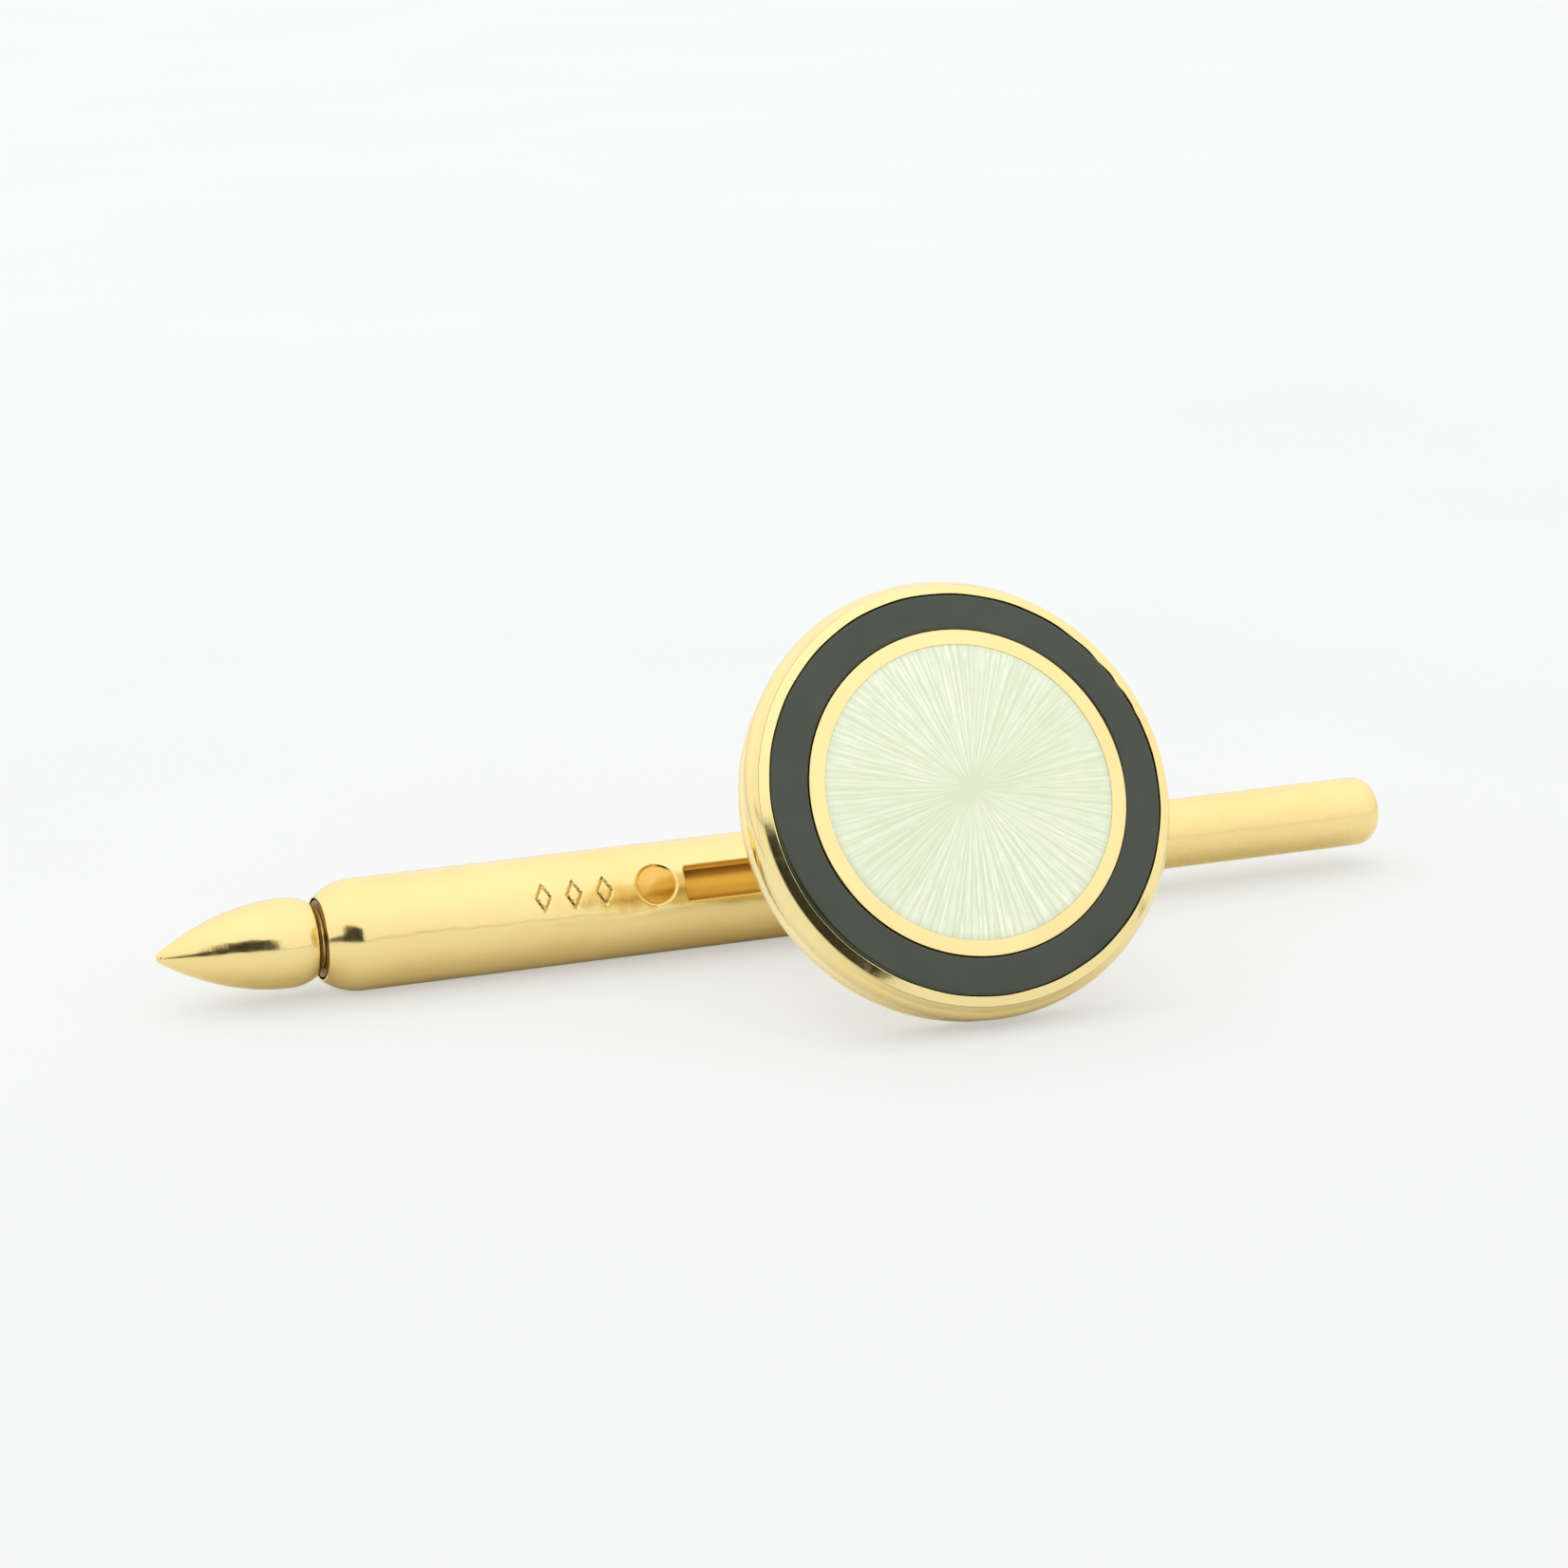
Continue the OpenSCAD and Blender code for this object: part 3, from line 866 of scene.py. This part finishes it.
def ogive(x):
    """The tip's radius between its blunt point and its waist, a little fuller towards the point."""
    r = BULLET_R - OGIVE_R + math.sqrt(OGIVE_R ** 2 - (x - BULLET_WAIST) ** 2)
    r += BLUNT_GAIN * math.exp(-(x - BULLET_TIP) / BLUNT_REACH)
    to_ball_middle = BULLET_TIP + BLUNT_R - x
    if to_ball_middle > 0:
        r = min(r, math.sqrt(BLUNT_R ** 2 - to_ball_middle ** 2))
    return r


def make_bullet():
    """The pointed tip: an ogive, a rounded base, a neck and its screw."""
    ogive_steps = 64
    base_steps = 24
    base_edge = 0.05
    outline = [(0, BULLET_TIP)]
    for i in range(1, ogive_steps + 1):
        x = BULLET_TIP + (BULLET_WAIST - BULLET_TIP) * (i / ogive_steps) ** 1.4
        outline.append((ogive(x), x))
    for i in range(1, base_steps + 1):
        x = BULLET_WAIST + (BULLET_BASE - BULLET_WAIST) * 0.96 * i / base_steps
        r = BULLET_R - BULLET_ROUND_R + math.sqrt(BULLET_ROUND_R ** 2 - (x - BULLET_WAIST) ** 2)
        outline.append((r, x))
    end_r = outline[-1][0]
    outline += arc(end_r - base_edge, BULLET_BASE - base_edge, base_edge, 10, 90, 5)
    outline += [(end_r - 0.12, BULLET_BASE), (NECK_R + 0.05, BULLET_BASE), (NECK_R, BULLET_BASE + 0.04),
                (NECK_R, TUBE_LEFT), (THREAD_R, TUBE_LEFT)]
    x = TUBE_LEFT + 0.02
    while x < THREAD_RIGHT:
        outline += [(THREAD_R - 0.005, x), (THREAD_R - THREAD_DEPTH, x + THREAD_PITCH / 2)]
        x += THREAD_PITCH
    outline += [(THREAD_R - 0.1, SCREW_END), (0, SCREW_END)]
    points, faces = turned(outline, about_bar, 256, closed=False)
    return piece("bullet", points, faces, TUBE_GOLD, "sleeve", "bullet_tip")


def make_spring():
    """The compression spring inside the tube, with flat end turns."""
    wire = 2 * WIRE_R
    free = PISTON_FRONT - PLUG_RIGHT - wire
    end_turn = 0.9 * wire
    climb_from = 0.8
    rings = TURNS * RINGS_PER_TURN
    points = []
    for i in range(rings + 1):
        turn = i / RINGS_PER_TURN
        ends = end_turn * (min(turn, 1) + max(turn - TURNS + 1, 0))
        climb = min(max((turn - climb_from) / (TURNS - 2 * climb_from), 0), 1)
        x = PLUG_RIGHT + WIRE_R + ends + climb * (free - 2 * end_turn)
        for k in range(WIRE_SIDES):
            b = 2 * math.pi * k / WIRE_SIDES
            points.append(about_bar(SPRING_R + WIRE_R * math.cos(b), x + WIRE_R * math.sin(b),
                                    math.pi / 2 - 2 * math.pi * turn))
    faces = []
    for i in range(rings):
        here = i * WIRE_SIDES
        after = here + WIRE_SIDES
        for k in range(WIRE_SIDES):
            n = (k + 1) % WIRE_SIDES
            faces.append([here + k, here + n, after + n, after + k])
    faces.append(list(range(WIRE_SIDES)))
    faces.append([rings * WIRE_SIDES + k for k in reversed(range(WIRE_SIDES))])
    coil = piece("coil_spring", points, faces, SPRING_WIRE, "stud", "return_spring",
                 sharp_angle=60)
    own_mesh(coil)
    return coil


make_bezel()
make_face_plate()
make_black_ring()
make_pale_disc()
make_back_plate()
make_post()
make_rod()
make_tube()
make_guide_bush()
make_plug()
make_bullet()
make_spring()


# ---------------------------------------------------------------------------------- floor, light, camera

CARD_DISTANCE = 0.3
FLOOR_HALF = 0.9
UNDER_DROP = 0.05 * MM
CAMERA_TARGET = Vector((-2.218, -0.864, 5.963)) * MM
CAMERA_DISTANCE = 127.18 * MM
CAMERA_AZIMUTH = math.radians(-20.066)
CAMERA_ELEVATION = math.radians(14.932)
CAMERA_ROLL = math.radians(1.247)
CAMERA_LENS = 109.03


def dark_card(name, outline, colour):
    """A dark card on the horizon, which only reflections see.

    The outline is in degrees of azimuth and elevation as seen from the stud; azimuth 0 is along -Y, and it
    grows towards +X.
    """
    corners = []
    for azimuth, elevation in outline:
        across = math.tan(math.radians(azimuth))
        up = math.tan(math.radians(elevation)) * math.hypot(1, across)
        corners.append(Vector((across, -1, up)) * CARD_DISTANCE)
    mesh = bpy.data.meshes.new(name)
    mesh.from_pydata(corners, [], [list(range(len(corners)))])
    made = bpy.data.materials.new(name)
    made.use_nodes = True
    tree = made.node_tree
    tree.nodes.clear()
    glow = node(tree, "ShaderNodeEmission", {"Color": (*colour, 1)})
    node(tree, "ShaderNodeOutputMaterial", {"Surface": glow.outputs[0]})
    mesh.materials.append(made)
    obj = bpy.data.objects.new(name, mesh)
    bpy.context.scene.collection.objects.link(obj)
    obj.visible_camera = False
    obj.visible_diffuse = False
    obj.visible_shadow = False


def make_floor(name, height, low, high, glow):
    """A plain pale sheet, slightly uneven in tone; one that glows a little keeps its shadows light."""
    mesh = bpy.data.meshes.new(name)
    corners = [(x * FLOOR_HALF, y * FLOOR_HALF, height) for x, y in ((-1, -1), (1, -1), (1, 1), (-1, 1))]
    mesh.from_pydata(corners, [], [(0, 1, 2, 3)])
    made, tree, shader = material(name)
    grain = node(tree, "ShaderNodeTexNoise", {"Vector": in_mm(tree), "Scale": 0.05, "Detail": 2.0})
    tree.links.new(ramp(tree, grain.outputs["Fac"], [(0.3, low), (0.7, high)]), shader.inputs["Base Color"])
    shader.inputs["Emission Color"].default_value = (1.0, 1.0, 0.99, 1)
    shader.inputs["Emission Strength"].default_value = glow
    shader.inputs["Roughness"].default_value = 0.9
    shader.inputs["Specular IOR Level"].default_value = 0.1
    mesh.materials.append(made)
    obj = bpy.data.objects.new(name, mesh)
    bpy.context.scene.collection.objects.link(obj)
    return obj


def make_floors():
    """The sheet that the camera sees, and one just under it that reflections and bounced light see."""
    seen = make_floor("pale_sheet", height=0.0, glow=0.447,
                      low=(0.380, 0.387, 0.379), high=(0.390, 0.397, 0.389))
    seen.visible_glossy = False
    seen.visible_diffuse = False
    seen.visible_shadow = False
    under = make_floor("under_sheet", height=-UNDER_DROP, glow=0.0,
                       low=(0.770, 0.780, 0.772), high=(0.780, 0.790, 0.782))
    under.visible_camera = False
    under.visible_shadow = False


def make_world():
    """An even white tent, dim at the horizon and a little brighter overhead."""
    world = bpy.data.worlds.new("tent")
    bpy.context.scene.world = world
    world.use_nodes = True
    tree = world.node_tree
    tree.nodes.clear()
    coordinates = node(tree, "ShaderNodeTexCoord")
    parts = node(tree, "ShaderNodeSeparateXYZ", {"Vector": coordinates.outputs["Generated"]})
    colour = ramp(tree, parts.outputs["Z"], [
        (0.0, (0.50, 0.50, 0.49)), (0.018, (0.62, 0.62, 0.61)), (0.045, (1.02, 1.03, 1.03)),
        (0.35, (1.10, 1.11, 1.12)), (1.0, (1.26, 1.28, 1.32))])
    glow = node(tree, "ShaderNodeBackground", {"Color": colour, "Strength": 1.0})
    node(tree, "ShaderNodeOutputWorld", {"Surface": glow.outputs[0]})


def make_lamp(name, position, size, energy, colour):
    """A soft square lamp that points at the stud, and that reflections don't show."""
    data = bpy.data.lights.new(name, "AREA")
    data.shape = "SQUARE"
    data.size = size
    data.energy = energy
    data.color = colour
    obj = bpy.data.objects.new(name, data)
    obj.location = position
    obj.rotation_euler = Vector(position).to_track_quat("Z", "Y").to_euler()
    bpy.context.scene.collection.objects.link(obj)
    obj.visible_glossy = False


def make_camera():
    """The camera, low and to the left, looking slightly down with a small roll."""
    level = math.cos(CAMERA_ELEVATION)
    back = Vector((math.sin(CAMERA_AZIMUTH) * level, -math.cos(CAMERA_AZIMUTH) * level,
                   math.sin(CAMERA_ELEVATION)))
    level_up = (Vector((0, 0, 1)) - back * back.z).normalized()
    level_right = level_up.cross(back)
    up = level_up * math.cos(CAMERA_ROLL) + level_right * math.sin(CAMERA_ROLL)
    right = up.cross(back)
    data = bpy.data.cameras.new("camera")
    data.lens = CAMERA_LENS
    data.sensor_width = 36
    data.clip_start = 0.001
    data.clip_end = 10
    obj = bpy.data.objects.new("camera", data)
    turn = Matrix((right, up, back)).transposed().to_4x4()
    obj.matrix_world = Matrix.Translation(CAMERA_TARGET + back * CAMERA_DISTANCE) @ turn
    bpy.context.scene.collection.objects.link(obj)
    bpy.context.scene.camera = obj


make_camera()
make_floors()
make_world()
make_lamp("overhead", position=(-0.15, 0.25, 0.45), size=0.5, energy=0.35, colour=(1.0, 0.99, 0.97))
bpy.context.scene.view_settings.view_transform = "Standard"

# The dark opening round the camera, and a dimmer strip to its left, that the gold reflects
DARK_OUTLINE = [(-36, 0), (0, 0), (0, 28), (-12, 31), (-36, 34)]
DIM_OUTLINE = [(-62, 0), (-36, 0), (-36, 14), (-62, 6)]
dark_card("dark_opening", DARK_OUTLINE, (0.035, 0.034, 0.026))
dark_card("dim_strip", DIM_OUTLINE, (0.13, 0.125, 0.10))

■ THE REQUEST:
Review the material and copy each line in which the word "coil" appears.

■ THE COMPLETED TASK:
    coil = piece("coil_spring", points, faces, SPRING_WIRE, "stud", "return_spring",
    own_mesh(coil)
    return coil